== DESCRIPTION OF THE TASK ==
Your task is to restate the data word for word.
────────────────
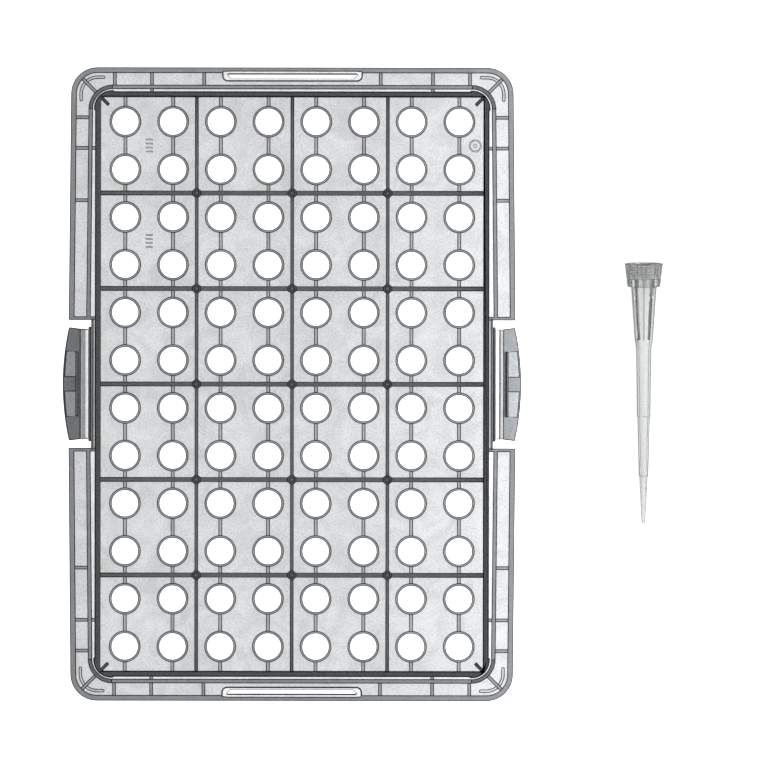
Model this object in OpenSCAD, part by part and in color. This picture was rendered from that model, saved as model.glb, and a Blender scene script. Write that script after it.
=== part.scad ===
// Rack tray for pipette tips, lying with its deck down and its ribs up, and one tip beside it.
// The deck's outer face is z = 0 and the grid of holes is centred on the origin.
// Columns of holes run along Y and the latches stand on the two long sides.

/* [Hole grid] */
// Holes across the tray
columns = 8; // [2:2:16]
// Holes along the tray
rows = 12; // [4:2:24]
// Distance between neighbouring holes
pitch = 9; // [8.5:0.25:18]
// Diameter of each tip hole
hole_d = 4.95; // [3.5:0.05:6]
// Wall of the collar around each hole
collar_wall = 0.52; // [0.3:0.02:0.6]
// Height of the collars
collar_h = 2.5; // [1.5:0.1:5]

/* [Deck and frame] */
// Thickness of the deck and of the rim's floor
deck_t = 1; // [0.8:0.1:2]
// Wall of the deep frame around the holes
frame_wall = 1.15; // [0.8:0.05:2]
// Height of the deep frame
frame_h = 11; // [7:0.5:40]
// Radius of the frame's outer corners
frame_r = 2.7; // [0.5:0.1:2.8]
// How far the corner pads stand out of the frame
pad_proud = 0.2; // [0.05:0.05:0.3]
// Length of each corner pad along a side
pad_l = 3.6; // [2.9:0.1:6]
// Width of the slanting rib in each inner corner
stub_w = 0.65; // [0.4:0.05:1.5]
// Reach of that rib from the inner corner
stub_l = 2; // [1:0.1:2.2]
// Height of that rib
stub_h = 7; // [3:0.5:7]

/* [Ribs] */
// Width of the main ribs along the tray
long_rib_w = 0.7; // [0.5:0.05:1.5]
// Width of the main ribs across the tray
cross_rib_w = 0.92; // [0.5:0.02:1.5]
// Height of the main ribs
main_rib_h = 7; // [4:0.5:7]
// Diameter of the boss on each crossing of main ribs
boss_d = 1.8; // [1.5:0.1:2.6]
// Height of the bosses
boss_h = 7.2; // [4:0.1:7.4]
// Diameter of the dimple in each boss
dimple_d = 0.7; // [0.4:0.1:1]
// Depth of the dimple
dimple_t = 0.3; // [0.1:0.05:0.6]
// Width of the low ribs through the holes
column_rib_w = 0.72; // [0.4:0.02:1.2]
// Height of the low ribs
column_rib_h = 2.3; // [1.5:0.1:5]

/* [Rim] */
// Narrow groove between the frame and the rim
moat_w = 0.45; // [0.3:0.05:2]
// Floor left under that groove
moat_floor_t = 0.5; // [0.3:0.05:0.8]
// Inner wall of the rim
inner_wall = 0.85; // [0.5:0.05:1.5]
// Height of the inner wall along the sides
inner_wall_h = 3.5; // [2:0.5:8]
// Height of the inner wall round the corners
inner_corner_h = 5.5; // [2:0.5:8]
// Outer corner radius of the inner wall
inner_r = 4.6; // [1.5:0.1:6]
// Channel between the rim's two walls
channel_w = 2.2; // [1.8:0.1:6]
// Outer wall of the rim
outer_wall = 1.1; // [0.6:0.05:2]
// Height of the outer wall
outer_wall_h = 3.5; // [2:0.5:8]
// Outer corner radius of the rim
outer_r = 5; // [3.5:0.1:7]
// How far each long side spreads outwards towards its latch
splay = 0.4; // [0:0.05:0.8]
// Width of the ribs across the channel
channel_rib_w = 0.7; // [0.4:0.05:1.5]
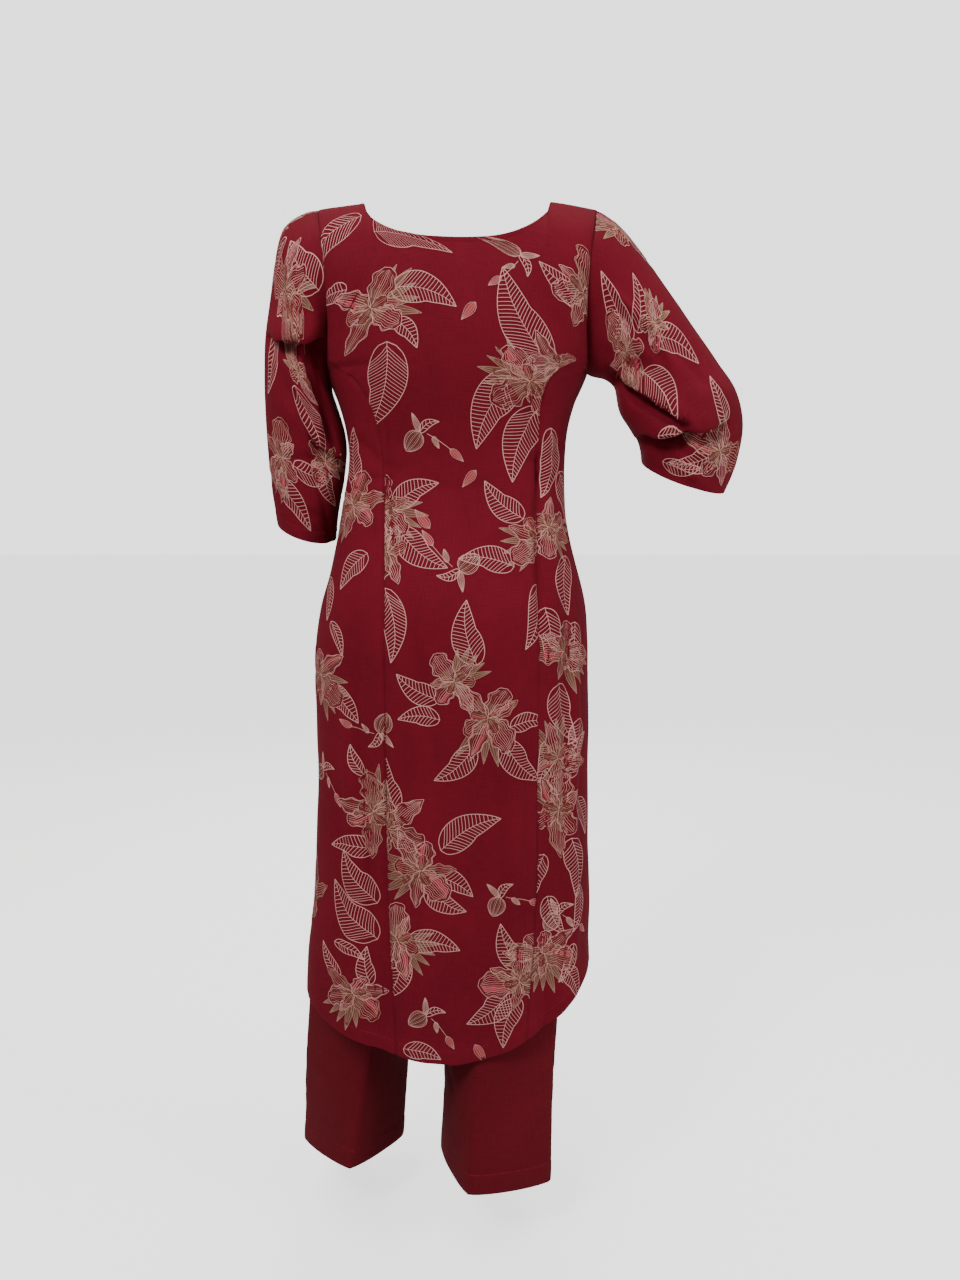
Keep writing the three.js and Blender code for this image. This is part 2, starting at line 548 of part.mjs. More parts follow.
────────────────
== SOLUTION TO THIS TASK ==
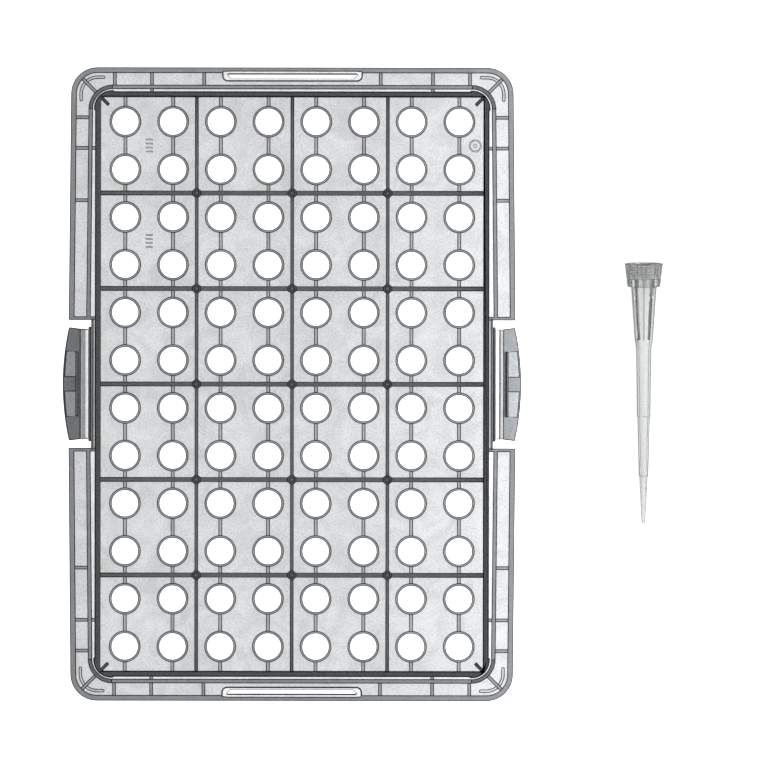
Model this object in OpenSCAD, part by part and in color. This picture was rendered from that model, saved as model.glb, and a Blender scene script. Write that script after it.
=== part.scad ===
// Rack tray for pipette tips, lying with its deck down and its ribs up, and one tip beside it.
// The deck's outer face is z = 0 and the grid of holes is centred on the origin.
// Columns of holes run along Y and the latches stand on the two long sides.

/* [Hole grid] */
// Holes across the tray
columns = 8; // [2:2:16]
// Holes along the tray
rows = 12; // [4:2:24]
// Distance between neighbouring holes
pitch = 9; // [8.5:0.25:18]
// Diameter of each tip hole
hole_d = 4.95; // [3.5:0.05:6]
// Wall of the collar around each hole
collar_wall = 0.52; // [0.3:0.02:0.6]
// Height of the collars
collar_h = 2.5; // [1.5:0.1:5]

/* [Deck and frame] */
// Thickness of the deck and of the rim's floor
deck_t = 1; // [0.8:0.1:2]
// Wall of the deep frame around the holes
frame_wall = 1.15; // [0.8:0.05:2]
// Height of the deep frame
frame_h = 11; // [7:0.5:40]
// Radius of the frame's outer corners
frame_r = 2.7; // [0.5:0.1:2.8]
// How far the corner pads stand out of the frame
pad_proud = 0.2; // [0.05:0.05:0.3]
// Length of each corner pad along a side
pad_l = 3.6; // [2.9:0.1:6]
// Width of the slanting rib in each inner corner
stub_w = 0.65; // [0.4:0.05:1.5]
// Reach of that rib from the inner corner
stub_l = 2; // [1:0.1:2.2]
// Height of that rib
stub_h = 7; // [3:0.5:7]

/* [Ribs] */
// Width of the main ribs along the tray
long_rib_w = 0.7; // [0.5:0.05:1.5]
// Width of the main ribs across the tray
cross_rib_w = 0.92; // [0.5:0.02:1.5]
// Height of the main ribs
main_rib_h = 7; // [4:0.5:7]
// Diameter of the boss on each crossing of main ribs
boss_d = 1.8; // [1.5:0.1:2.6]
// Height of the bosses
boss_h = 7.2; // [4:0.1:7.4]
// Diameter of the dimple in each boss
dimple_d = 0.7; // [0.4:0.1:1]
// Depth of the dimple
dimple_t = 0.3; // [0.1:0.05:0.6]
// Width of the low ribs through the holes
column_rib_w = 0.72; // [0.4:0.02:1.2]
// Height of the low ribs
column_rib_h = 2.3; // [1.5:0.1:5]

/* [Rim] */
// Narrow groove between the frame and the rim
moat_w = 0.45; // [0.3:0.05:2]
// Floor left under that groove
moat_floor_t = 0.5; // [0.3:0.05:0.8]
// Inner wall of the rim
inner_wall = 0.85; // [0.5:0.05:1.5]
// Height of the inner wall along the sides
inner_wall_h = 3.5; // [2:0.5:8]
// Height of the inner wall round the corners
inner_corner_h = 5.5; // [2:0.5:8]
// Outer corner radius of the inner wall
inner_r = 4.6; // [1.5:0.1:6]
// Channel between the rim's two walls
channel_w = 2.2; // [1.8:0.1:6]
// Outer wall of the rim
outer_wall = 1.1; // [0.6:0.05:2]
// Height of the outer wall
outer_wall_h = 3.5; // [2:0.5:8]
// Outer corner radius of the rim
outer_r = 5; // [3.5:0.1:7]
// How far each long side spreads outwards towards its latch
splay = 0.4; // [0:0.05:0.8]
// Width of the ribs across the channel
channel_rib_w = 0.7; // [0.4:0.05:1.5]
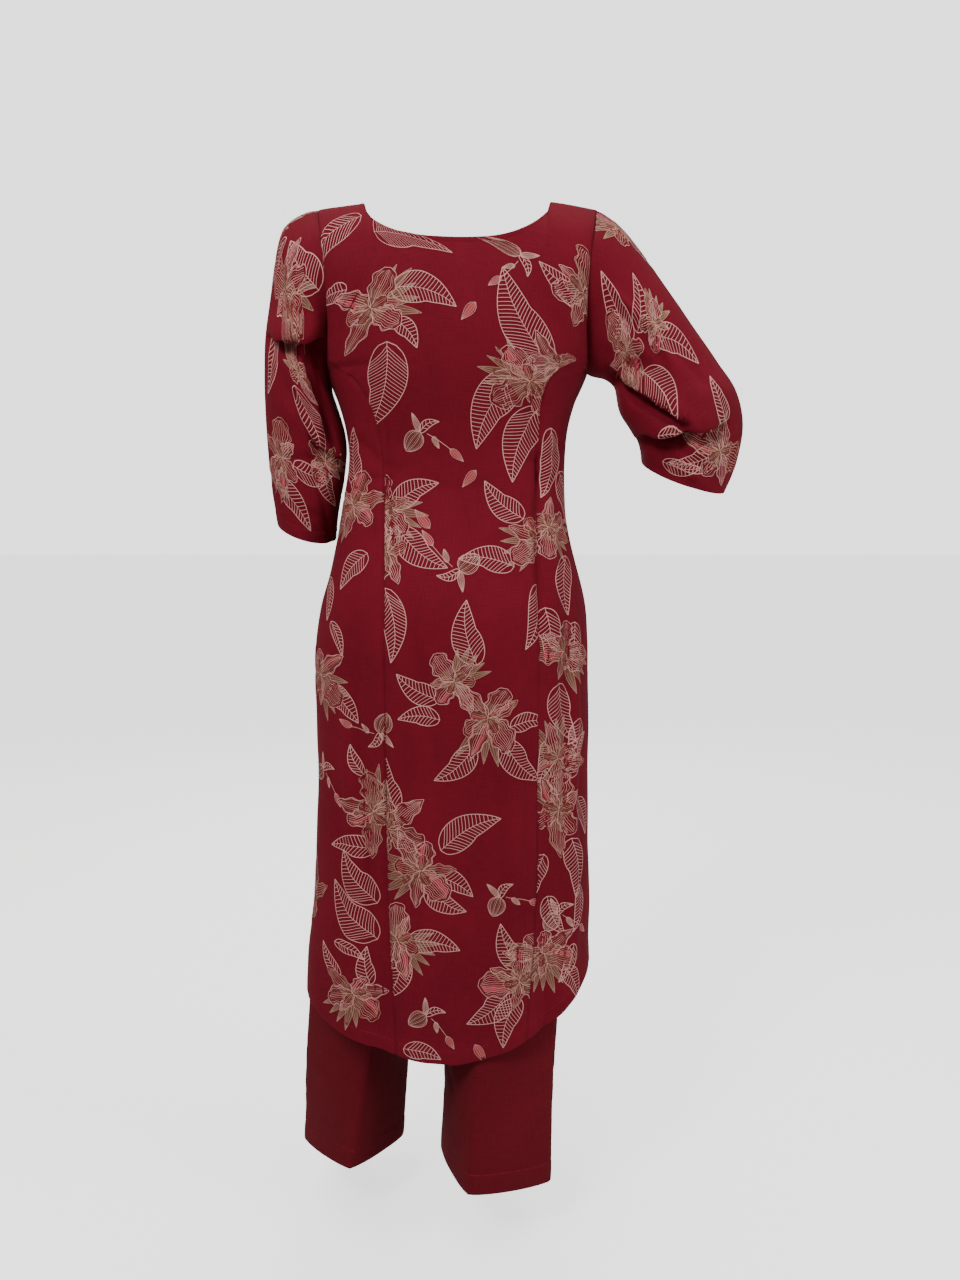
Keep writing the three.js and Blender code for this image. This is part 2, starting at line 548 of part.mjs. More parts follow.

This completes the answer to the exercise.